More than ever before, science is piecing together exactly what occurred during this global catastrophe, which is now firmly dated to ca. 10,900–10,800 BC. It is a moment in time known to paleoclimatologists as the Younger Dryas horizon, which defines the boundary between the Pleistocene geological epoch and the Holocene, which we still live in today.
It was a time also when the glaciers that had covered much of the Northern Hemisphere during the Ice Age began rapidly to readvance, for the Younger Dryas is the name given to a mini ice age that gripped the world for a period of around thirteen hundred years, from approximately 10,900 BC onward, and ended abruptly around the time the first major enclosures were under construction at Göbekli Tepe, ca. 9600–9500 BC.
It seems certain, now, that the cause of this worldwide catastrophe was a large comet that fragmented into thousands of pieces as it entered the upper atmosphere. Each fragment rained down on the earth, causing unimaginable detonations that pulverized vast swathes of land across the planet. Not only did this terrible cataclysm trigger the onset of the Younger Dryas mini ice age and with it the extinction of the Pleistocene megafauna, including the mammoth, mastodon, toxodon, great camel, and great sloth, but it also devastated the world’s human population. The worst hit areas were on the American continent. Here the impact blasts, each one as powerful as a small atomic bomb, were more widespread than anywhere else.
CATASTROPHOBIA
Andrew, in this groundbreaking book, proposes that Göbekli Tepe was built as a response to the aftermath of this global cataclysm. The earliest enclosures were created, he postulates, by a hunter-gatherer populace still in fear of another comet impact, even though several hundred years had elapsed since the final reverberations of this catastrophic event.
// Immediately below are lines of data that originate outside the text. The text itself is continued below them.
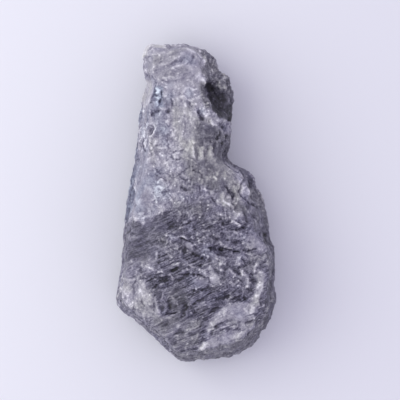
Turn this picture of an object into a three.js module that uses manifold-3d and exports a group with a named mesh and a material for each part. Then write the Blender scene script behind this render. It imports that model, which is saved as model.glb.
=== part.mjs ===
// A rough diamond: one elongated, flattened grey crystal, broken off square at its narrow end, with a
// hollow in the right side of its neck, and resting on a broad cleavage face.
//
// The stone is a closed surface on which a function of place is zero, negative inside. The function
// joins four things: the flank all round, whose plan is the outline below; the cleavage faces of the
// top; the faces of the underside; and the relief, which is ledges, ridges, grooves, pits and general
// roughness. A tapered box about an axis inside the stone is shaped by moving each of its vertices
// along its own ray to that surface, and the underside is then cut flat.
//
// Millimetres, +X to the right, +Y to the narrow end, +Z up from the face that it rests on.
import * as THREE from "three";
import { ImprovedNoise } from "three/addons/math/ImprovedNoise.js";
import { mergeVertices } from "three/addons/utils/BufferGeometryUtils.js";
import Module from "manifold-3d";

// ---- Driving dimensions -----------------------------------------------------------------------

const LENGTH = 13.0; // along Y
const WIDTH = 6.5; // along X, at the broad end
const THICKNESS = 4.6; // from the resting face to the highest ridge
const GREY = 0x7b7986;

// The axis inside the stone, from the middle of the broad end to the middle of the narrow end.
const AXIS_BROAD = new THREE.Vector3(0.1, -3.6, 2.1);
const AXIS_NARROW = new THREE.Vector3(-0.3, 4.7, 1.85);

const CELL = 0.272; // size of the mesh's cells
const JITTER = 0.35; // how far the cells are shifted out of their rows, as part of a cell
const SNAP = 0.42; // how far a vertex may move to a crease, as part of the way to its neighbour
const SWELL = 0.012; // what the outline grows by, since flat cells cut its curves short
const TAPER = { from: -2, to: 4, width: 0.52, height: 0.84 }; // of the box, towards the narrow end

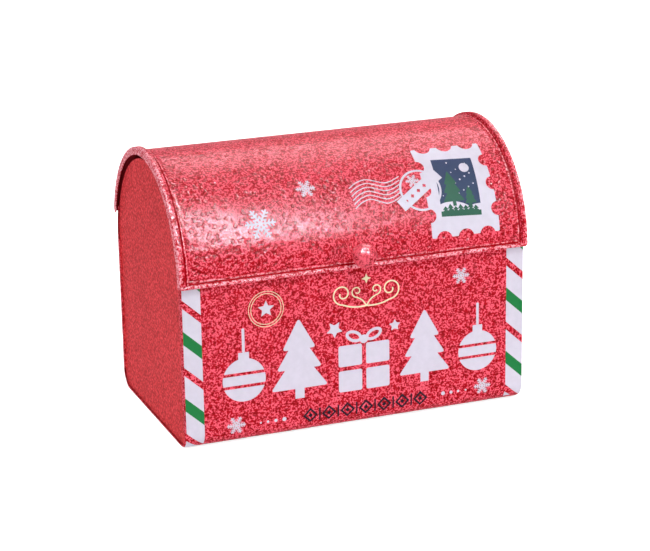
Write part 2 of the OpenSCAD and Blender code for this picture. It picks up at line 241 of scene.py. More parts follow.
def pick(test, kind="VERT"):
    """In edit mode, selects the vertices, edges or faces that pass a test."""
    mesh = bpy.context.object.data
    bm = bmesh.from_edit_mesh(mesh)
    for group in (bm.verts, bm.edges, bm.faces):
        for item in group:
            item.select = False
    bm.select_mode = {kind}
    bpy.context.tool_settings.mesh_select_mode = (kind == "VERT", kind == "EDGE", kind == "FACE")
    groups = {"VERT": bm.verts, "EDGE": bm.edges, "FACE": bm.faces}
    found = [item for item in groups[kind] if test(item)]
    if not found:
        raise RuntimeError(f"nothing to select on {mesh.name}")
    for item in found:
        item.select_set(True)
    bm.select_flush_mode()
    bmesh.update_edit_mesh(mesh)


def pick_all():
    """In edit mode, selects every vertex."""
    pick(lambda v: True)


def push(x=0.0, y=0.0, z=0.0):
    """Extrudes what is selected by a step."""
    bpy.ops.mesh.extrude_region_move(TRANSFORM_OT_translate={"value": (x, y, z)})


def spin_x(turn, y, z, steps):
    """Spins what is selected about a line along X, from the front up over the top where turn is above 0."""
    bpy.ops.mesh.spin(steps=steps, angle=turn, center=(0, y, z), axis=(1, 0, 0))


def cut_rows(test, cuts):
    """Divides the edges that pass a test, so that the strip between them gets rows."""
    pick(test, "EDGE")
    bpy.ops.mesh.subdivide(number_cuts=cuts)


def start_line(half_width, y, z, cell):
    """Starts a sheet as one level edge along X, divided into cells."""
    deselect_all()
    width = 2 * half_width
    bpy.ops.mesh.primitive_plane_add(size=width, location=(0, y + half_width, z))
    bpy.ops.object.transform_apply(location=True, rotation=False, scale=False)
    edit()
    pick(lambda v: v.co.y > y + half_width)
    bpy.ops.mesh.delete(type="VERT")
    pick_all()
    bpy.ops.mesh.subdivide(number_cuts=round(width / cell) - 1)


def apply_modifier(piece, kind, **values):
    """Adds a modifier with its settings and applies it."""
    bpy.context.view_layer.objects.active = piece
    modifier = piece.modifiers.new(kind.title(), kind)
    for key, value in values.items():
        setattr(modifier, key, value)
    bpy.ops.object.modifier_apply(modifier=modifier.name)


def recalculate_normals():
    """Turns the faces of the active piece, which is closed, outwards."""
    edit()
    bpy.ops.mesh.select_all(action="SELECT")
    bpy.ops.mesh.normals_make_consistent(inside=False)
    leave_edit()


def face_outwards(piece, middle):
    """Merges the doubles of an open sheet and turns its faces away from a point inside it."""
    edit()
    bpy.ops.mesh.select_all(action="SELECT")
    bpy.ops.mesh.remove_doubles(threshold=TINY)
    bpy.ops.mesh.normals_make_consistent(inside=False)
    leave_edit()
    outward = sum(f.normal.dot(f.center - middle) * f.area for f in piece.data.polygons)
    if outward < 0:
        edit()
        bpy.ops.mesh.select_all(action="SELECT")
        bpy.ops.mesh.flip_normals()
        leave_edit()


def thicken_inwards(piece, thickness):
    """Gives a sheet its wall on the inside, in the enamel for the inside and with few faces."""
    piece.vertex_groups.new(name="inside")
    apply_modifier(
        piece,
        "SOLIDIFY",
        thickness=thickness,
        offset=-1,
        shell_vertex_group="inside",
        material_offset=INSIDE,
    )
    edit()
    pick(lambda f: f.material_index == INSIDE, "FACE")
    bpy.ops.mesh.dissolve_limited(angle_limit=math.radians(0.2))
    leave_edit()


def join(pieces):
    """Joins objects into the first of them."""
    deselect_all()
    for piece in pieces:
        piece.select_set(True)
    bpy.context.view_layer.objects.active = pieces[0]
    if len(pieces) > 1:
        bpy.ops.object.join()
    return bpy.context.object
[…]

Each structure, with its beautifully carved stones, was built with the specific purpose of preserving cosmic order through shamanic interactions with the unseen world. This was achieved using an idealized cosmology, envisaged as a sky pole, or umbilicus, linking earth and heaven. In this way the hunter-gatherers, under the instruction of a ruling elite, were able to maintain the status quo of the cosmos and prevent further attacks on the sky pole, the axis of heaven, from a cosmic trickster in the guise of a supernatural fox or wolf.
It was this absolute fear of another cosmic catastrophe, something that visionary writer Barbara Hand Clow refers to so aptly as
catastrophobia,
that caused the hunter-gatherers of southeast Turkey to suddenly start supersizing their cult buildings into the beautiful megalithic structures we see today.
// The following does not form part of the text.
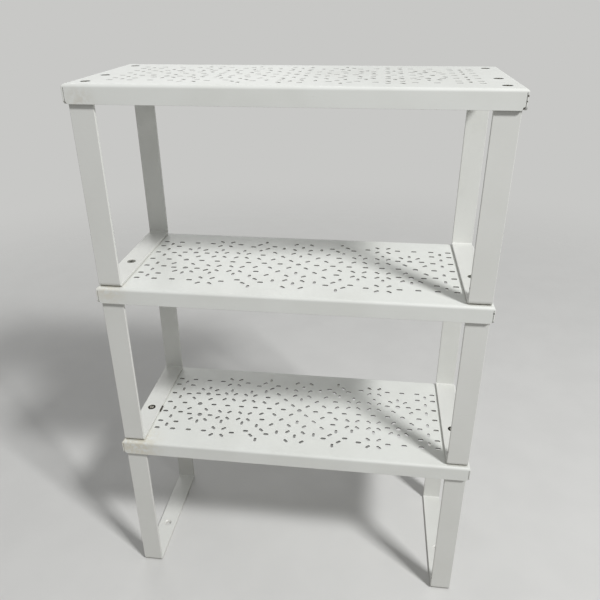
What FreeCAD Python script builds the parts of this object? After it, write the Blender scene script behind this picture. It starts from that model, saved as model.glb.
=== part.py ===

It was also this obsession with preventing another cataclysm that was responsible, at least in part, for the collective amnesia that has allowed us to filter out and reject the existence of the proposed global civilization that thrived in the epoch immediately prior to the Younger Dryas Boundary impact event, as scientists call it today.
Yet some expression of the complex cosmology existing during this former golden age is almost certainly locked into the design, proportion, and carved art at Göbekli Tepe. It thus becomes a virtual Noah’s ark in stone, bridging the gap between a former age of enlightenment and the emergence down on the Mesopotamia Plain of some of the oldest known civilizations of this current world age, most obviously those of Sumer, Akkad, Assyria, and Babylon.